Yewder, amen to that. Your points cannot be stressed enough. If we could spend a nickle on landscaping for every person who gets excited on this board because "the skyline is shifting to the east/west/north/south". we would actually have a decent streetscape. ;)
 
ganja:

I think the photos you've used is somewhat misleading - the ROM set is poorly taken, on a dreary overcast day; the DAM ones are taken at dusk, with the most dramatic lighting effects and certainly appears more professionally done. Not quite a fair comparison.

The review itself is kind of silly - of course the Crystal looks out of place - it isn't situated in an architectural theme park like DAM is (i.e. DAM/Museum Residences by Libeskind; Denver Library by Michael Graves). The sheer audacity of Libeskind's building in the middle of an existing urban area that shocks and awe. And let's face it - the ROM addition has only one principle facade - Bloor Street - given the nature of the building as an addition. Of course it's going to be less of an object than DAM, which is offered the possiblity of poche just given the nature of the site.

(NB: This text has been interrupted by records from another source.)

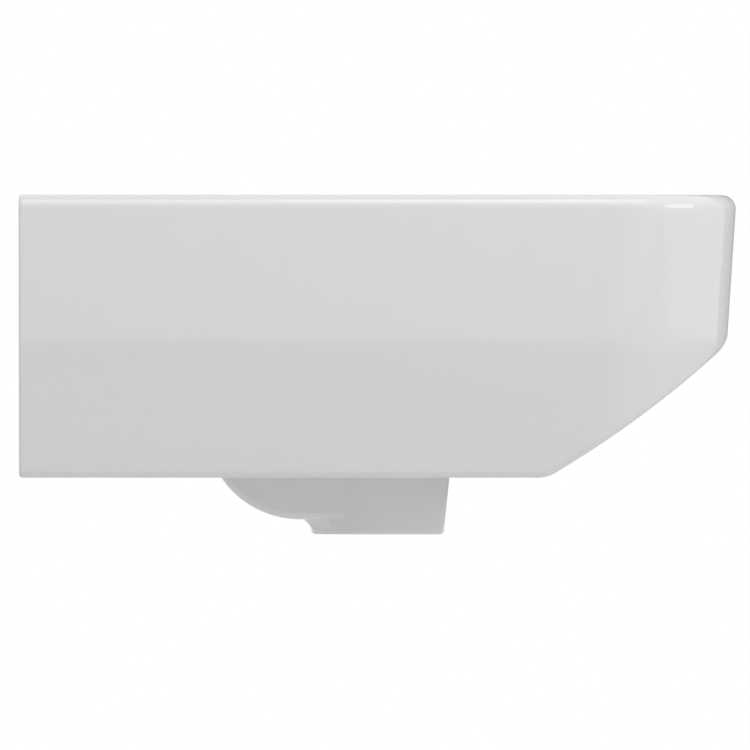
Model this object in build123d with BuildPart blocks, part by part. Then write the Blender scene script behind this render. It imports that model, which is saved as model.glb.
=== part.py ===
from build123d import *
import os
from math import radians, sin, tan

os.makedirs("parts", exist_ok=True)

# A wall basin of vitreous china with its overflow trim, push-open waste and wall sleeves, in millimetres.
# The wall face is the plane Y = 0, the rim's front lies at -Y, and Z = 0 is the height of the wall bolts.

# Outer body
basin_width = 600.0
projection = 460.0
rim_above_bolts = 75.0
body_height = 181.5
corner_radius = 80.0
back_edge_radius = 2.0
rim_radius = 9.0
lower_edge_radius = 6.0

# Outer sides: a slight draft down to a bend, then a steeper lean to the underside
upper_draft = 3.7
lower_lean = 13.0
bend_depth = 97.0
bend_radius = 60.0

# Sloping lower front: a long full arc from the front face to the underside, with a rounded bend at its start
slope_start_depth = 95.6
slope_end_projection = 338.5
slope_arc_radius = 666.0
slope_foot_radius = 20.0
slope_bend_rise = 5.0
slope_bend_run = 9.0

# Walls
apron_wall = 12.0
deck_thickness = 14.0
back_wall = 12.0
back_wall_depth = 110.0
bowl_wall = 10.0

# Bowl, measured from the waste's axis at its middle
waste_projection = 229.5
bowl_depth = 150.0
front_ledge = 14.0
side_ledge = 18.0
deck_length = 128.0
bowl_floor_reach = 38.0
bowl_front_corner = 66.0
bowl_front_corner_growth = 20.0
bowl_back_corner = 44.0
bowl_back_corner_growth = 24.0
largest_corner_share = 0.49
bowl_lip_radius = 6.0
bowl_fullness = 3.5
bowl_roundness = 0.6
bowl_levels = 16
skin_top_depth = 8.0

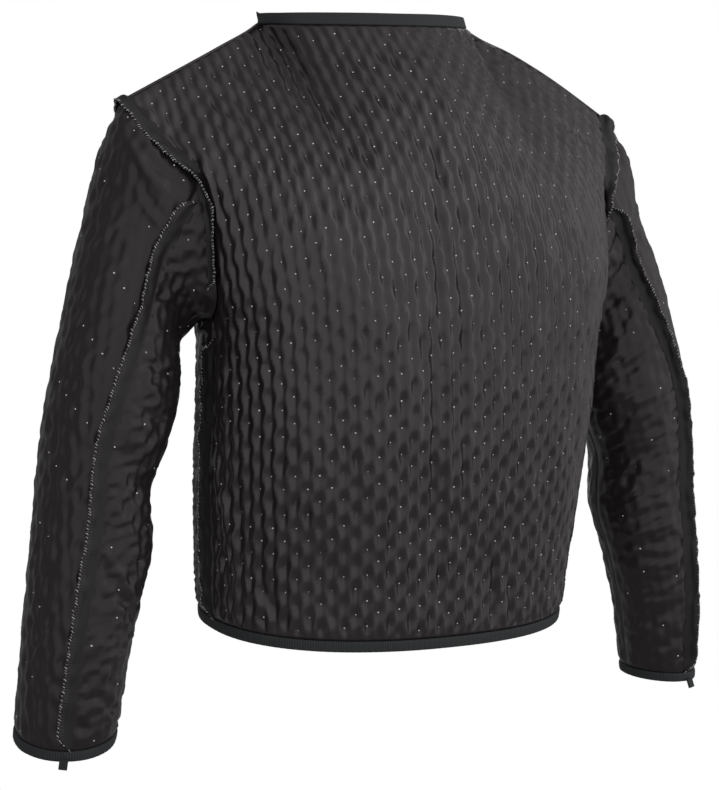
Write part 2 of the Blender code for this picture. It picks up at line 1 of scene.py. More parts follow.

With regards to deteriorating urban realm - there is a reason why $30M is going to be sunk into Bloor revitalization; with regards to Denver LRT, perhaps those who drool over it should take note of 1. who's paying for it and 2. what kind of fiscal tools the city has, vis-a-vis Toronto.

AoD
 
Hard for me to see the Crystal wing of ROM and/or Hamilton wing of DAM as a continuance of Post Modern as referenced in Adam's article. On this subject, at least, Libeskind is somewhere in that unclassified territory that you may place Calatrava's Chicago Spire or Quadricci wing of MAM, Gang's Aqua or Gehry's Barcelona Museum. (The L Tower is another matter altogether.)

These and several others are structures in search of a label: not yet agreed upon and not yet needed. In general, when one goes to various professional trade shows, they use a number of non-commital categories such as "Irregular Façades and/or Forms" to discuss these type buildings. There is no reference to the past in these structures, which is more typical of Post Modern. And while one can take Libeskind's words about crystals and crystal shapes into consideration, it is like Calatrava using metaphors about flowers, shells, and Native American campfire smoke on the Prairie to describe his inspiration for Chicago Spire - artistic asides rather than explorations of Architectural content.

Many of us have finally seen both the Denver and Toronto versions, and while it is fair to compare them, I doubt that you could improve the Toronto version by substituting the Denver, or vice versa.

If I were forced to pick one over the other, the titanium/granite cladding (versus the aluminium in Toronto) and overall exuberance, would bias my view toward the Denver version. But given what the Crystal wing has meant for Toronto, despite all the controversy that surround it now, Libeskind may have had a greater impact here than he ever would have in Denver. And that impact will be for the better ... in the long term.